Интересно, что у Татищева есть главка «Боязнь истинной истории», в которой он пишет «по страсти, любви или ненависти совсем не так, нежели на самом деле свершалось, описывают, а у посторонних (имеются в виду иностранные историки – прим. С.Т.) многократно правильнее и достовернее бывает».

Когда Татищев в 1750 году умер, его «История» была доведена до XVI века. Однако единственный беловой экземпляр книги сгорел при пожаре, «Историю» Татищева восстанавливали потом по черновикам, и свет книга увидела только в 1768 году.

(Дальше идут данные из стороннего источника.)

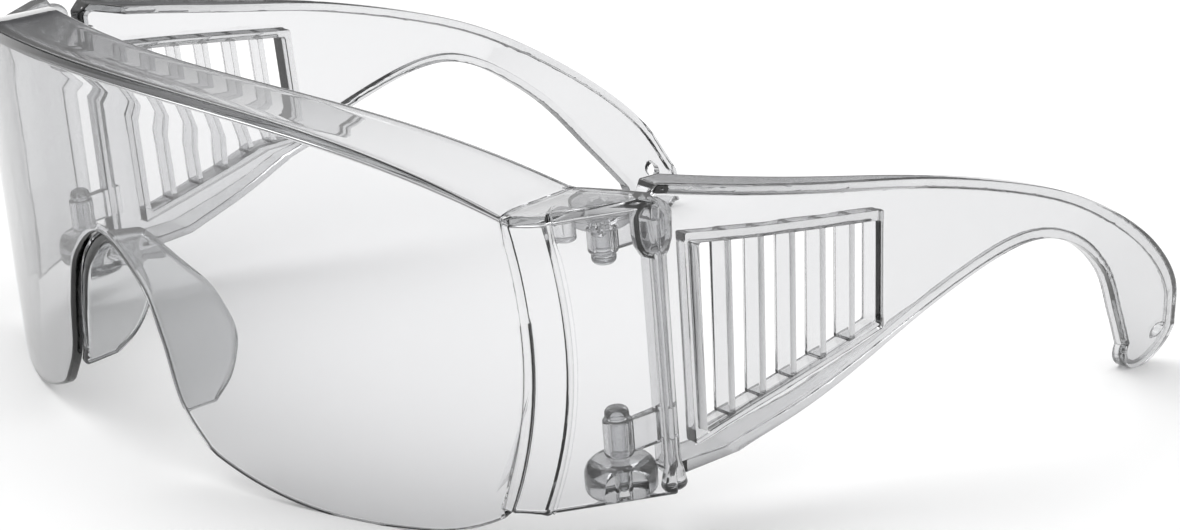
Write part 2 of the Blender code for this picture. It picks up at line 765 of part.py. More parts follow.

Карамзин был вторым, кто пытался «поднять вес». Александр Первый дал ему чин статского советника (пятый класс) и должность историографа (пишут иногда, что такой должности не было ни до Карамзина, ни после, однако адмирал Александр Шишков в 1799 году получил должность историографа флота). Все это была охранная грамота: Александр показывал, что давать советы Карамзину будет только один человек. Возможно, отчасти поэтому Карамзин создал свою «Историю государства Российского» быстрее Татищева: начав в 1804 году, в 1816-м уже выпустил первые восемь томов (при том, надо помнить, что вокруг шла жизнь, от которой можно было потерять всякое желание писать о древностях. После известия об Аустерлице Карамзин написал в письме: «я несколько ночей не спал и теперь еще не могу привыкнуть»).

В апреле 1812 года Карамзин писал другу: «Спешу окончить Василия Темного».

Василий Темный – великий московский князь, правивший в XV веке, так что труд Карамзина был еще очень далек от завершения. Россия могла остаться и без истории вовсе: летом 1812 года Карамзин остался в Москве, отправив жену с детьми в Ярославль. Один экземпляр «Истории» Карамзин отдал жене, второй сдал в Архив иностранной коллегии (там он и сгорел). Карамзин хотел поступить в ополчение, но Ростопчин своей властью оставил его при себе.

4

Было ли в русских того времени больше Бога, чем в нас, нынешних? На этот вопрос можно ответить и так, и эдак и подо все найти нужное количество доводов и цитат.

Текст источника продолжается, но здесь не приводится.